Actual baking time: 12 minutes total, plus a few minutes to get your oven from 200°F to 375°F.
• Electric mixer, preferably a stand mixer with a whisk attachment
• Rubber spatula
• Baking sheets
• Parchment paper or nonstick liners
• Pastry bag (can be disposable)
• Plain half-inch pastry bag tip
• Sifter or sieve
• If you don’t have a pastry bag and/or tips, you can use a Ziploc bag with the corner snipped off
• Cooling rack
• Thin-bladed spatula for removing the macaroons from the baking sheets
• Food processor or nut grinder, if grinding your own nuts (ouch!)
Confectioners’ (Icing) sugar: 2 ¼ cups (225 g, 8 oz.)

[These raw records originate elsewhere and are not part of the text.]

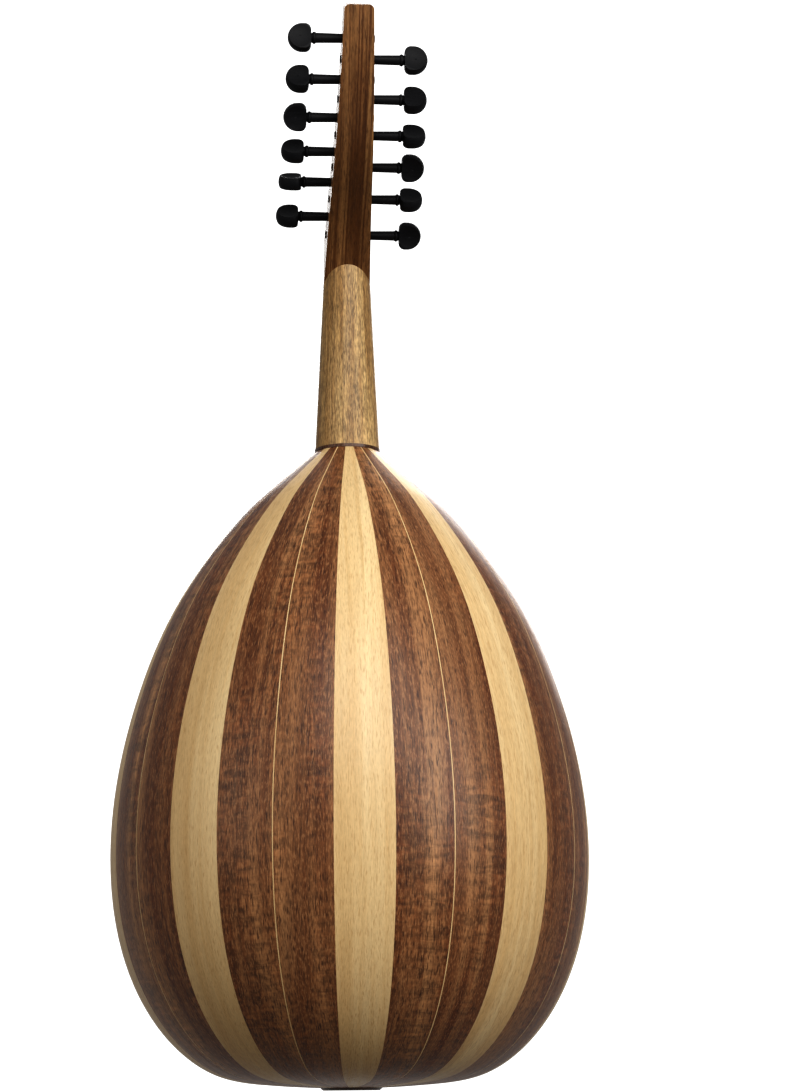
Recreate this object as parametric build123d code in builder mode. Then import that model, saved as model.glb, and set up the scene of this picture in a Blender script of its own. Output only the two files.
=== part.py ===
"""Oud: a thirteen-stave bowl, a bent-back pegbox with twelve friction pegs, and six double courses.

Millimetres. +Z runs up the neck, the soundboard faces -Y and the bowl swells towards +Y.
The origin is the middle of the nut's front edge, on the face of the neck, where a wall hanger
holds the instrument and where its string length is measured from.
"""

from build123d import *
from math import asin, atan2, cos, hypot, radians, sin, sqrt, tan
import os

os.makedirs("parts", exist_ok=True)

# Lengths along the instrument
string_length = 580.0  # nut to bridge
neck_length = 169.5  # nut to the neck joint
body_length = 487.5  # neck joint to tail
joint_z = -neck_length
tail_z = joint_z - body_length
bridge_z = -string_length

# Bowl
stave_count = 13
stave_angle = 180 / stave_count
stave_thickness = 2.8
purfling_width = 0.8
purfling_joints = (2, 5, 8, 11)  # joints between two dark staves
pole_hole_radius = 6.0  # the staves stop short of the pole at the tail
joint_radius = 25.2
bowl_half_outline = [  # half width and height above the tail
    (0, 0),
    (60, 2.5),
    (100, 9.8),
    (130, 29.5),
    (156, 63.5),
    (181, 163),
    (159, 302),
    (129, 370.5),
    (87.5, 429),
    (joint_radius, body_length),
]
outline_start = (1, 0)
outline_end = (-1.15, 1)

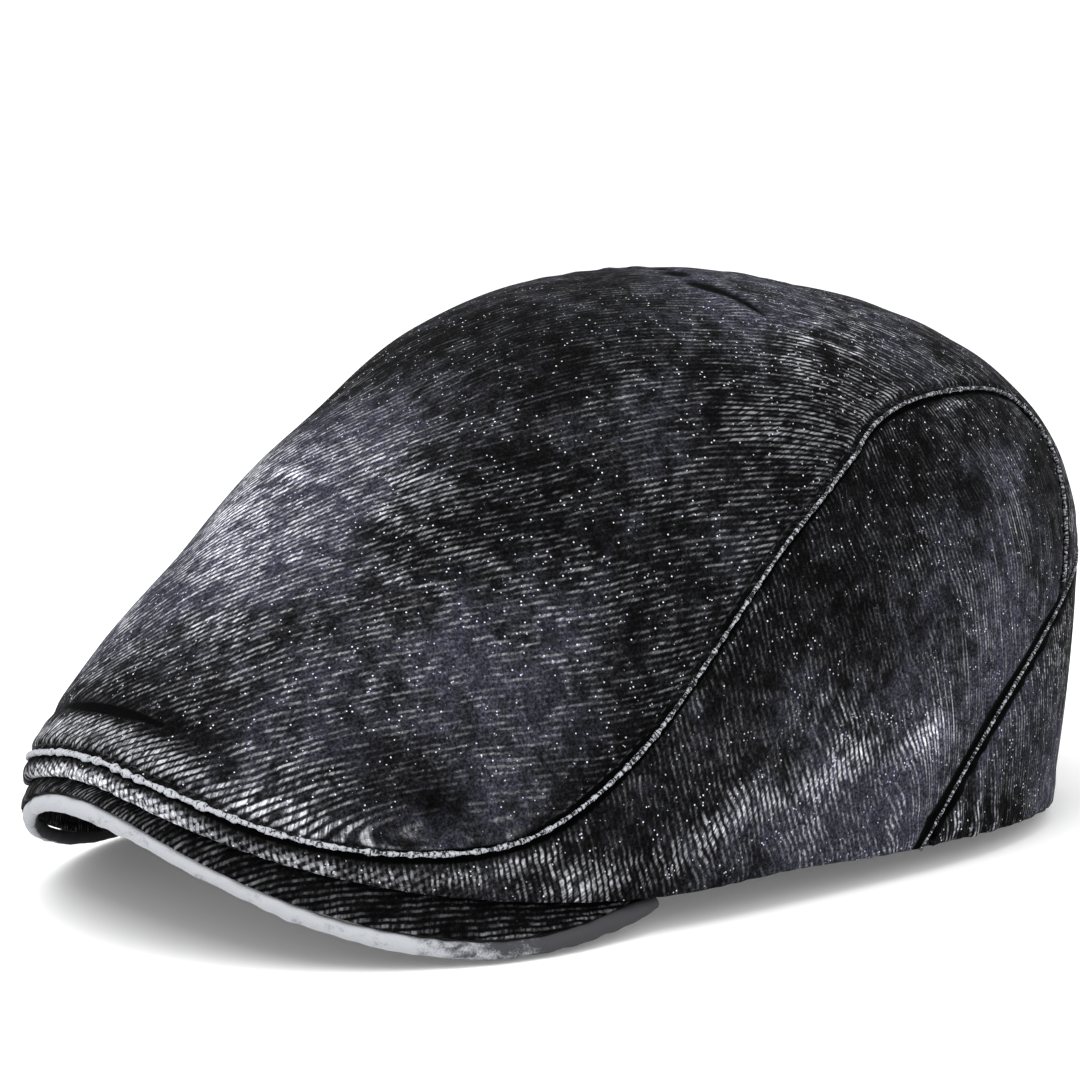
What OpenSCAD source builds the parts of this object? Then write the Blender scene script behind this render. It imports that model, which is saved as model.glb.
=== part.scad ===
// Flat cap of washed denim: a large top panel sewn down over a short arched visor, two side panels
// and an arched back panel, with a lining, a sweatband and an adjustable strap at the back.
// The front of the cap points along -Y, the wearer's left along +X, and it stands on z = 0.

/* [Crown rim] */
// Half the width of the crown at its rim
crown_half_width = 77; // [72:0.5:82]
// Distance from the widest line forward to the front of the rim
crown_front_reach = 160; // [150:1:170]
// Distance from the widest line back to the rear of the rim
crown_rear_reach = 101.5; // [96:0.5:106]
// Height of the crown above the table
crown_height = 131.5; // [125:0.5:138]
// Height of the rim at the front, where it lies on the visor
rim_front_lift = 33.5; // [30:0.5:36]
// Height of the rim above the table at the sides
rim_side_lift = 5.7; // [4:0.1:8]

/* [Crown profile] */
// Handles of the front profile: low out, low up, high out, high up, run of the top
front_handles = [1.5, 13.5, -58.5, 41.5, 70]; // [-60:0.5:95]
// Handles of the side profile
side_handles = [1.5, 31.5, -5.5, 91.5, 69]; // [-60:0.5:95]
// Handles of the rear profile
rear_handles = [10, 92, 36.5, 89, 78.5]; // [-60:0.5:95]

/* [Visor] */
// Half the width of the visor at its corners
visor_half_width = 76.5; // [74:0.5:77]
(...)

Almond flour: 2 cups (190 g, 6.7 oz.)
Granulated sugar: 2 tablespoons (25 g , .88 oz.)
Egg whites: 5 (Have at room temperature)
1. Preheat the oven to 200°F (93°C). Combine the confectioners’ sugar and almond flour in a medium bowl. If grinding your own nuts, combine nuts and a cup of confectioners’ sugar in the bowl of a food processor and grind until nuts are very fine and powdery.
2. Beat the egg whites in the clean dry bowl of a stand mixer until they hold soft peaks. Slowly add the granulated sugar and beat until the mixture holds stiff peaks.
3. Sift a third of the almond flour mixture into the meringue and fold gently to combine. If you are planning on adding zest or other flavorings to the batter, now is the time. Sift in the remaining almond flour in two batches. Be gentle! Don’t overfold, but fully incorporate your ingredients.
4. Spoon the mixture into a pastry bag fitted with a plain half-inch tip (Ateco #806). You can also use a Ziploc bag with a corner cut off. It’s easiest to fill your bag if you stand it up in a tall glass and fold the top down before spooning in the batter.
5. Pipe one-inch-sized (2.5 cm) mounds of batter onto baking sheets lined with nonstick liners (or parchment paper).
6. Bake the macaroon for 5 minutes. Remove the pan from the oven and raise the temperature to 375°F (190°C). Once the oven is up to temperature, put the pans back in the oven and bake for an additional 7 to 8 minutes, or lightly colored.
7. Cool on a rack before filling.
Yield: 10 dozen. Ami’s note: My yield was much smaller than this. I produced about two dozen filled macaroons.